Divine Designs

Freelance work for a local interior and garden design business. The site uses Prismic CMS to allow the business to update content, and uses Next.js for static generation for speedy load times.


I was approached by Divine Designs, a UK interior design business who were looking to expand their business with a website. I was tasked to build a site, with updatable content which could be easily edited by someone without web experience. The site had to fit in with company branding, and have a minimalist feel. I began sketching out the website which then got prototyped with Adobe XD. Upon approval I provided options on tech that could be used to make the site updatable, and we settled for Prismic. Each section of the prototype was recreated within Prismic.

If you’ve never heard of Prismic, it’s a headless CMS which focuses around “slices”. Slices are simply a component that can be thought of as a section of a webpage. For example we have Hero and Text slices. These slices allow their content to be updated, and the order of them can be changed which allows the end user a huge number of ways to update their webpage.
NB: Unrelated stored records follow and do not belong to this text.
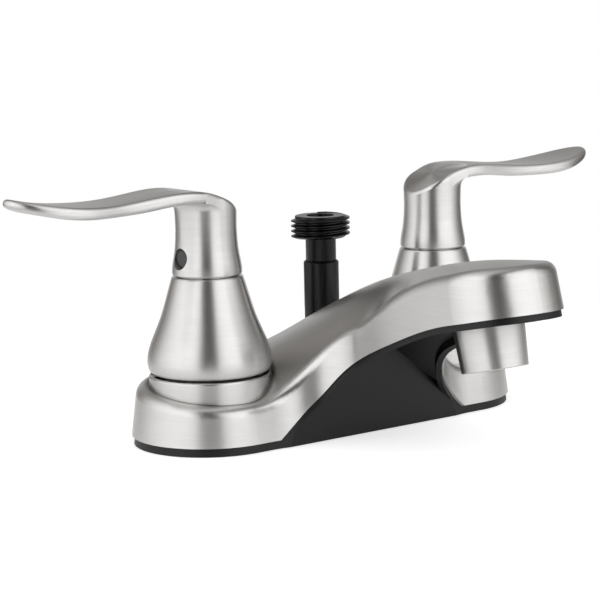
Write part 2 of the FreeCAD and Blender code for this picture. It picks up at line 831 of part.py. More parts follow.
def main():
    shapes = {name: make() for name, make in central_pieces.items()}
    for side, word in ((-1, "left"), (1, "right")):
        for name, make in handle_pieces.items():
            shapes["%s_%s" % (word, name)] = beside(make, side)
    for name, make in diverter_pieces.items():
        shapes[name] = leaning(make)
    for name, shape in shapes.items():
        shape.exportStep("parts/%s.step" % name)
        print(name, round(shape.Volume), "valid" if shape.isValid() else "NOT VALID", len(shape.Solids), "solids")


main()
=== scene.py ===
# %% [markdown]
# # Dressing a centerset bathroom faucet
#
# The solids of this faucet arrive finished: shell, handles, bells, valves and diverter.
# This lesson gives them their surfaces, cuts the hose thread that the solids leave plain, winds the
# diverter's spring, and sets up a camera and a small product studio in which satin nickel looks like
# satin nickel.

# %% Load the solids
import json
import math

import bpy
from mathutils import Matrix, Vector


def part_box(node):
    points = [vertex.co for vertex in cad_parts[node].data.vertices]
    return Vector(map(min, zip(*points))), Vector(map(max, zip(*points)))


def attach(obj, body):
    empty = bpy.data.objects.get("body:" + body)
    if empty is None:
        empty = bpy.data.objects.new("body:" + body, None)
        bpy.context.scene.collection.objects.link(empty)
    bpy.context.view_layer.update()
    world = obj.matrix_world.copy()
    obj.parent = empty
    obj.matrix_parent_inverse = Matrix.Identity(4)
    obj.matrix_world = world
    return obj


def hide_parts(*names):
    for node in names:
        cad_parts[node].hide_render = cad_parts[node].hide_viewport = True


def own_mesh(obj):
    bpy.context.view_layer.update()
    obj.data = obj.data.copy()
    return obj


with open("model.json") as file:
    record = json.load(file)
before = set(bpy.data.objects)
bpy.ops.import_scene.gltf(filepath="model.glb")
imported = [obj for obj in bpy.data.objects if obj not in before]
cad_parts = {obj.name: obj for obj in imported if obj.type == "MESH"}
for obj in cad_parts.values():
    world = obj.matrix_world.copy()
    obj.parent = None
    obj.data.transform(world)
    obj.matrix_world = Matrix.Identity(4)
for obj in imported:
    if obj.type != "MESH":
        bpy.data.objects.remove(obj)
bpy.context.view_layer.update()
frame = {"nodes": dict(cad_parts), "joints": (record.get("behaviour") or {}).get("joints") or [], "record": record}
nodes = frame["nodes"]
print("solids:", len(nodes))

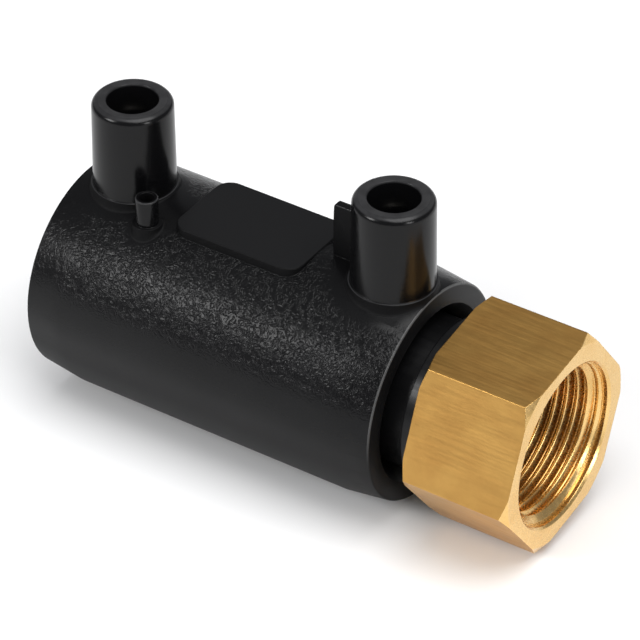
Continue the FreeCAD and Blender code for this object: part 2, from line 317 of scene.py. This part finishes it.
# Brass. The bar's drawn flats are dulled and stained, with faint lengthwise lines, drawn coarser than real
# ones so that they show. What the lathe cut is fresh and brighter, its tool marks too fine to see singly.
brassFinishes = {
    "drawn brass bar": {
        "light": "#d3a45b",
        "deep": "#c59551",
        "roughness": (0.31, 0.43),
        "scratchScale": (0.12, 3.0, 3.0),
        "scratchDepth": 0.005,
    },
    "turned brass": {
        "light": "#ecc684",
        "deep": "#e4ba74",
        "roughness": (0.22, 0.32),
        "scratchScale": (1.5, 1.5, 1.5),
        "scratchDepth": 0.0008,
    },
    "stainDensity": 0.16,
    "stainRange": (0.3, 0.62),
    "scratchRange": (0.3, 0.75),
    "edgeRadius": 0.15,
}


def brass(name):
    finish = brassFinishes[name]
    material, tree, shader, position = newMaterial(name)
    stains = addNode(tree, "ShaderNodeTexNoise", links={"Vector": position},
                     values={"Scale": brassFinishes["stainDensity"], "Detail": 5.0, "Roughness": 0.6})
    shades = addNode(tree, "ShaderNodeValToRGB", links={"Fac": stains.outputs["Fac"]})
    for stop, place, tone in zip(shades.color_ramp.elements, brassFinishes["stainRange"], ("deep", "light")):
        stop.position = place
        stop.color = colour(finish[tone])
    tree.links.new(shades.outputs["Color"], shader.inputs["Base Color"])
    stretched = addNode(tree, "ShaderNodeMapping", values={"Scale": finish["scratchScale"]},
                        links={"Vector": position})
    scratches = addNode(tree, "ShaderNodeTexNoise", links={"Vector": stretched.outputs["Vector"]},
                        values={"Scale": 1.0, "Detail": 4.0, "Roughness": 0.65})
    roughness = product(tree, (scratches.outputs["Fac"], *brassFinishes["scratchRange"], *finish["roughness"]))
    tree.links.new(roughness, shader.inputs["Roughness"])
    marks = relief(tree, scratches.outputs["Fac"], 1.0, finish["scratchDepth"], brassFinishes["edgeRadius"])
    tree.links.new(marks, shader.inputs["Normal"])
    shader.inputs["Metallic"].default_value = 1.0
    return material


# Small metal pieces. Tin plating is pale and bright with a cloudy bloom, and the wire keeps a warm, duller
# sheen from the drawing die.
smallMetals = {
    "tin-plated brass pin": {"colour": "#c9c4ba", "density": 2.0, "detail": 3.0, "roughness": (0.22, 0.38)},
    "drawn copper-nickel wire": {"colour": "#b98a6a", "density": 3.0, "detail": 2.0, "roughness": (0.3, 0.45)},
}


def smallMetal(name):
    finish = smallMetals[name]
    material, tree, shader, position = newMaterial(name)
    bloom = addNode(tree, "ShaderNodeTexNoise", values={"Scale": finish["density"], "Detail": finish["detail"]},
                    links={"Vector": position})
    roughness = product(tree, (bloom.outputs["Fac"], *noiseRange, *finish["roughness"]))
    tree.links.new(roughness, shader.inputs["Roughness"])
    shader.inputs["Base Color"].default_value = colour(finish["colour"])
    shader.inputs["Metallic"].default_value = 1.0
    return material


# Seal: moulded nitrile rubber is dull, with a very fine skin
rubber = {"black": "#1b1b1b", "roughness": 0.65, "density": 5.0, "strength": 0.3, "depth": 0.01}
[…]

I chose to build the front-end using Next.js, a framework built on top of React. Next.js provides some great features including static generation, server-side rendering and is extremely quick to build with. As the website doesn’t use much dynamic content, I focused on the static generation route which provides fast load times and is easy to be crawled to benefit SEO. Whenever an update is published on Prismic, a web hook is triggered which causes Next.js to start its next build.